People at a company can intuit its culture, even though this happens mainly subconsciously. Idealists may deal heavily in the corporate religion, but it is, after all, pragmatists that run the motor of the company, and it is pragmatists that show up to church and space out for two hours with a fake smile on their faces (or, excuse me, show up to the company all hands meeting and space out for two hours with a fake smile on their faces). Pragmatists are more swayed by the culture than by the religion, and so a company needs to look after its culture (rather than simply trying not to be too obnoxious with its religion).
When you decide who at a company should be promoted and who should be passed over, there’s more at stake than simply whether a person deserves a titular increase or more responsibility in the org chart.
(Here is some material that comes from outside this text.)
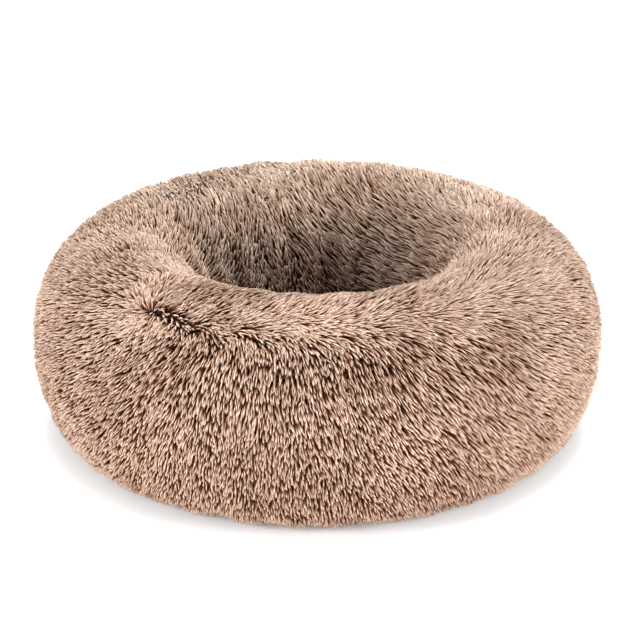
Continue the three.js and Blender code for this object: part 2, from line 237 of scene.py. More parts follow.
def direction_at(degrees, angle):
    """The combing angle at each place, from the table's directions."""
    where = np.degrees(angle) % 360
    c = np.interp(where, COMB_PLACES, np.cos(np.radians(degrees)))
    s = np.interp(where, COMB_PLACES, np.sin(np.radians(degrees)))
    return np.arctan2(s, c)


def between(first, second, share):
    """The direction a share of the way from one to another."""
    c = np.cos(first) * (1 - share) + np.cos(second) * share
    s = np.sin(first) * (1 - share) + np.sin(second) * share
    return np.arctan2(s, c)


def messiness(angle, s):
    total = np.zeros_like(s)
    for place, past, reach in MESSY_PLACES:
        gap = (angle - math.radians(place) + math.pi) % TURN - math.pi
        across = gap * profile.radius(profile.crest + past)
        total += np.exp(-(across**2 + (s - profile.crest - past) ** 2) / reach**2)
    return np.minimum(total, 1)


def fan(angle, s):
    """How far the front cover's lowest locks turn over its two ends, towards the zip."""
    left = (angle - math.pi) % TURN * profile.radius(s)
    right = (-angle) % TURN * profile.radius(s)
    turn = smooth(right, FAN_WIDTH, 0) - smooth(left, FAN_WIDTH, 0)
    return FAN_TURN * turn * smooth(s, 46 * MM, 30 * MM)


def combed(angle, s, wander=0.0):
    """The pile's direction in radians, before any unevenness."""
    left, right = PARTING_BELOW_CREST
    below = left + (right - left) * smooth(np.cos(angle), -0.6, 0.3)
    parting = profile.crest - below + wander * smooth(-np.sin(angle), 0.35, 0.75)
    over = smooth(s, parting - PARTING_SOFTNESS, parting + PARTING_SOFTNESS)
    inside = smooth(s, profile.crest + NEST_TURN[0], profile.crest + NEST_TURN[1])
    outside = between(direction_at(COMB_WALL, angle), direction_at(COMB_CREST, angle), over)
    heading = between(outside, direction_at(COMB_NEST, angle), inside) + fan(angle, s)
    return np.where(s > profile.seam, PAD_COMB - angle, heading)


def comb(angle, s, points):
    """The pile's direction in radians."""
    wide, middle, fine = COMB_NOISE
    heading = combed(angle, s, PARTING_WANDER * middle_noise(points))
    heading += wide * wide_noise(points) + middle * middle_noise(points) + fine * fine_noise(points)
    return heading + messiness(angle, s) * MESSY_TURN * fine_noise(points[:, ::-1])


def divergence(angle, s):
    """How much the pile parts at each place, from 0 to 1."""
    step = 7 * MM
    turn = step / np.maximum(profile.radius(s), step)
    down = np.cos(combed(angle, s + step)) - np.cos(combed(angle, s - step))
    aside = np.sin(combed(angle + turn, s)) - np.sin(combed(angle - turn, s))
    return np.where(s < profile.seam - step, np.clip(aside - down, 0, 1), 0)


def gaps_with_painted_shade(angle, s):
    """Where gaps show between the locks and painted shade darkens them, from 0 at the rear to 1 on the front
    wall and to its left.
    """
    front = smooth(-np.sin(angle + math.radians(12)), 0.3, 0.95)
    return front * smooth(profile.crest - s, -60 * MM, 20 * MM)


def right_side(angle):
    """Where the locks are longer and finer, round the bed's right side."""
    return smooth(np.cos(angle + math.radians(25)), 0.5, 0.9)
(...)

Certainly, there’s more at stake than whatever increase in pay results. The very culture of the company is at stake, since it is defined and redefined with every organizational move like this.
If you promote people that do good work, treat others well, and command respect, your corporate culture will be one in which a basic, decent Golden Rule narrative is maintained. If you promote people that shamelessly self-promote, aggressively posture, and have domineering personalities, rather than people who do well and add value, then the culture will become one dominated by cynicism and resentment. And when that happens, your corporate religion is subverted from a potentially effective marketing tool to a cruel, bitter irony.